As-Sauri telah mengatakan sehubungan dengan makna firman-Nya: Dan berilah 
kabar gembira kepada orang-orang yang tunduk patuh (kepada Allah). (Al-Hajj: 
34) Yakni tenang lagi rida dengan keputusan Allah, berserah diri kepada-Nya, dan 
yang terbaik ialah apa yang dijelaskan dalam firman berikutnya yang berfungsi 
menjelaskannya, yaitu:  (yaitu) orang-orang yang apabila disebut nama Allah, 
gemetarlah hati mereka. (Al-Hajj: 35) Maksudnya, hati mereka bergetar karena 
takut kepada Allah. orang-orang yang sabar terhadap apa yang menimpa mereka. 
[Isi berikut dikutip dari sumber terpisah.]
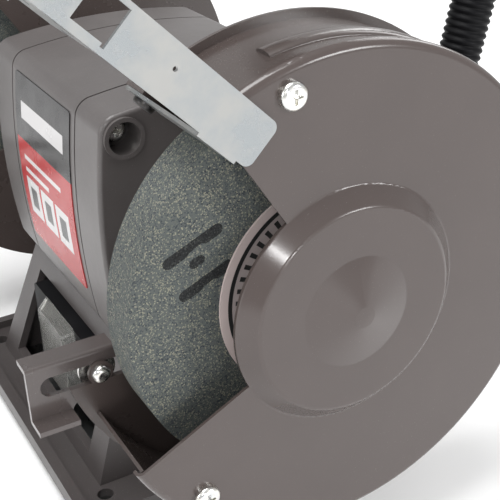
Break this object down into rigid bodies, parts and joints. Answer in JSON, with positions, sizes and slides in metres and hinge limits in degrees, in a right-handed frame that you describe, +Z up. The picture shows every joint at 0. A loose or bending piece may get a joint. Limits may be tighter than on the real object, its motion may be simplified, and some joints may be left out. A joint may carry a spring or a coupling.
{
  "type": "bench grinder with work lamp",
  "caption": "Bench grinder with a wheel in a guard at each end of a central motor, sliding tool rests and eye shields, a rocker switch and a flexible work lamp.",
  "frame": {"origin": "centre of the four bench bolt holes, on the bench under the rubber feet", "axes": "+X along the spindle to the lamp side, +Y to the back, +Z up; the wheels face -Y"},
  "size_m": [0.3246, 0.3018, 0.3386],
  "materials": {
    "base_paint": "light grey paint on an iron casting",
    "foot_rubber": "matt",
    "zinc_plate": "zinc plated steel",
    "black_steel": "blackened steel",
    "black_plastic": "matt black moulding",
    "rocker_plastic": "glossy black moulding",
    "boot_clear": "clear flexible dust boot",
    "capacitor_can": "drawn can",
    "motor_paint": "semi-gloss taupe paint on an aluminium casting",
    "label_print": null,
    "lamination": "stacked sheet steel",
    "copper": "lacquered copper winding",
    "bearing_steel": "turned steel",
    "abrasive": "opaque vitrified abrasive grain",
    "paper": "printed paper ring",
    "guard_paint": "semi-gloss taupe paint",
    "cover_paint": "glossy taupe paint",
    "rest_paint": "glossy taupe paint",
    "pane_clear": "clear polycarbonate",
    "neck_rubber": "black corrugated sleeve",
    "lamp_black": "satin black paint",
    "socket_plastic": "cream moulding",
    "bulb_glass": "frosted"
  },
  "bodies": {
    "stand": {"base_casting": "base_paint", "rubber_feet": "foot_rubber", "bottom_plate": "zinc_plate", "switch_box": "black_plastic", "switch_body": "black_plastic", "switch_boot": "boot_clear", "capacitor": "capacitor_can", "terminal_block": "black_plastic", "cable_gland": "black_plastic", "motor_band": "motor_paint", "end_cap_right": "motor_paint", "end_cap_left": "motor_paint", "bearing_neck_right": "motor_paint", "bearing_neck_left": "motor_paint", "through_bolts": "zinc_plate", "front_label": "label_print", "stator_core": "lamination", "stator_windings": "copper", "bearing_right": "bearing_steel", "bearing_left": "bearing_steel", "guard_plate_right": "guard_paint", "guard_plate_left": "guard_paint", "guard_right": "guard_paint", "guard_left": "guard_paint", "guard_cover_right": "cover_paint", "guard_cover_left": "cover_paint", "cover_screws": "zinc_plate", "guard_screws": "zinc_plate", "rest_bolts": "zinc_plate", "shield_bolts": "black_steel", "lamp_ferrule": "lamp_black"},
    "rotor": {"rotor_core": "lamination", "spindle": "bearing_steel", "bearing_inner_races": "bearing_steel", "wheel_right": "abrasive", "wheel_left": "abrasive", "blotters_right": "paper", "blotters_left": "paper", "inner_flange_right": "bearing_steel", "inner_flange_left": "bearing_steel", "outer_flange_right": "bearing_steel", "outer_flange_left": "bearing_steel", "wheel_nut_right": "bearing_steel", "wheel_nut_left": "bearing_steel"},
    "tool_rest_right": {"tool_rest_bracket_right": "rest_paint"},
    "tool_rest_left": {"tool_rest_bracket_left": "rest_paint"},
    "shield_right": {"shield_bracket_right": "zinc_plate", "eye_shield_right": "pane_clear", "pane_screws_right": "zinc_plate"},
    "shield_left": {"shield_bracket_left": "zinc_plate", "eye_shield_left": "pane_clear", "pane_screws_left": "zinc_plate"},
    "rocker": {"rocker": "rocker_plastic"},
    "lamp_lower": {"gooseneck_lower": "neck_rubber"},
    "lamp_middle": {"gooseneck_middle": "neck_rubber"},
    "lamp_upper": {"gooseneck_upper": "neck_rubber"},
    "lamp_head": {"lamp_shell": "lamp_black", "lamp_socket": "socket_plastic", "bulb": "bulb_glass"},
    "lamp_button": {"lamp_button": "lamp_black"}
  },
  "joints": [
    {"name": "rotor_spin", "type": "hinge", "parent": "stand", "child": "rotor", "pos_m": [0, 0, 0.12], "axis": [1, 0, 0], "continuous": true},
    {"name": "tool_rest_slide_right", "type": "slide", "parent": "stand", "child": "tool_rest_right", "axis": [0, 1, 0], "range_m": [-0.008, 0.002]},
    {"name": "tool_rest_slide_left", "type": "slide", "parent": "stand", "child": "tool_rest_left", "axis": [0, 1, 0], "range_m": [-0.008, 0.002]},
    {"name": "shield_slide_right", "type": "slide", "parent": "stand", "child": "shield_right", "axis": [0, -0.7071, 0.7071], "range_m": [-0.001, 0.004]},
    {"name": "shield_slide_left", "type": "slide", "parent": "stand", "child": "shield_left", "axis": [0, -0.7071, 0.7071], "range_m": [-0.001, 0.004]},
    {"name": "rocker_tilt", "type": "hinge", "parent": "stand", "child": "rocker", "pos_m": [0, -0.053, 0.03695], "axis": [1, 0, 0], "range_deg": [-14, 0]},
    {"name": "lamp_base_bend", "type": "hinge", "parent": "stand", "child": "lamp_lower", "pos_m": [0.055, 0.0934, 0.036], "axis": [1, 0, 0], "range_deg": [-20, 8]},
    {"name": "lamp_middle_bend", "type": "hinge", "parent": "lamp_lower", "child": "lamp_middle", "pos_m": [0.055, 0.13966, 0.21616], "axis": [1, 0, 0], "range_deg": [-30, 12]},
    {"name": "lamp_upper_bend", "type": "hinge", "parent": "lamp_middle", "child": "lamp_upper", "pos_m": [0.055, 0.11895, 0.29343], "axis": [1, 0, 0], "range_deg": [-30, 12]},
    {"name": "lamp_head_tilt", "type": "hinge", "parent": "lamp_upper", "child": "lamp_head", "pos_m": [0.055, 0.05273, 0.32864], "axis": [1, 0, 0], "range_deg": [-45, 10]},
    {"name": "lamp_button_press", "type": "slide", "parent": "lamp_head", "child": "lamp_button", "axis": [-1, 0, 0], "range_m": [0, 0.002], "stiffness_N_per_m": 200, "springref_m": -0.002}
  ]
}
(Al-Hajj: 35) Yaitu musibah-musibah yang menimpa diri mereka. 
Al-Hasan Al-Basri telah mengatakan bahwa hendaknya kita bersabar dalam 
menghadapi musibah atau kita binasa.
*******************
{وَالْمُقِيمِي 
الصَّلاةِ}
Orang-orang yang mendirikan salat. (Al-Hajj: 35)
Jumhur ulama membacanya dengan meng-idafah-kan lafaz Al-Muqimina 
kepada As-Salata, hingga menjadi Wal Mua'iminas Salata. Dan 
ulama Sab'ah serta tiga ulama lainnya yang tergabung dalam ulama 'asyrah 
membacanya demikian pula.
Lain halnya dengan Ibnus Sumaifa' dia membacanya Wal Muqimi na As-Salata 
dengan bacaan nasab yakni tidak di-mudaf-kan.
Al-Hasan Al-Basri mengatakan pula sehubungan dengan firman-Nya: 
Orang-orang yang mendirikan salat. (Al-Hajj: 35)
Huruf nun dalam ayat ini dibuang untuk tujuan takhftf atau meringankan 
bacaan (menurut orang yang membacanya As-Salata). Seandainya 
dibuang karena di-idafah-kan (digandengkan), tentulah dibaca 
As-Salati. Yakni orang-orang yang menunaikan hak Allah terhadap apa yang 
telah diwajibkan-Nya kepada mereka, yaitu mengerjakan salat-salat fardu.
{وَمِمَّا 
رَزَقْنَاهُمْ يُنْفِقُونَ}
dan orang-orang yang menafkahkan sebagian dari apa yang telah Kami 
rezekikan kepada mereka. (Al-Hajj: 35)
Artinya, mereka membelanjakan apa yang diberikan oleh Allah kepada mereka 
berupa rezeki yang baik kepada keluarga mereka, kaum kerabatnya, dan orang-orang 
fakir serta orang-orang miskin mereka. Mereka senang berbuat baik kepada semua 
orang; selain itu mereka juga memelihara batasan-batasan Allah. Hal ini berbeda 
dengan sifat-sifat kaum munafik, mereka bersifat kebalikan dari ini, seperti 
yang telah disebutkan di dalam tafsir surat At-Taubah.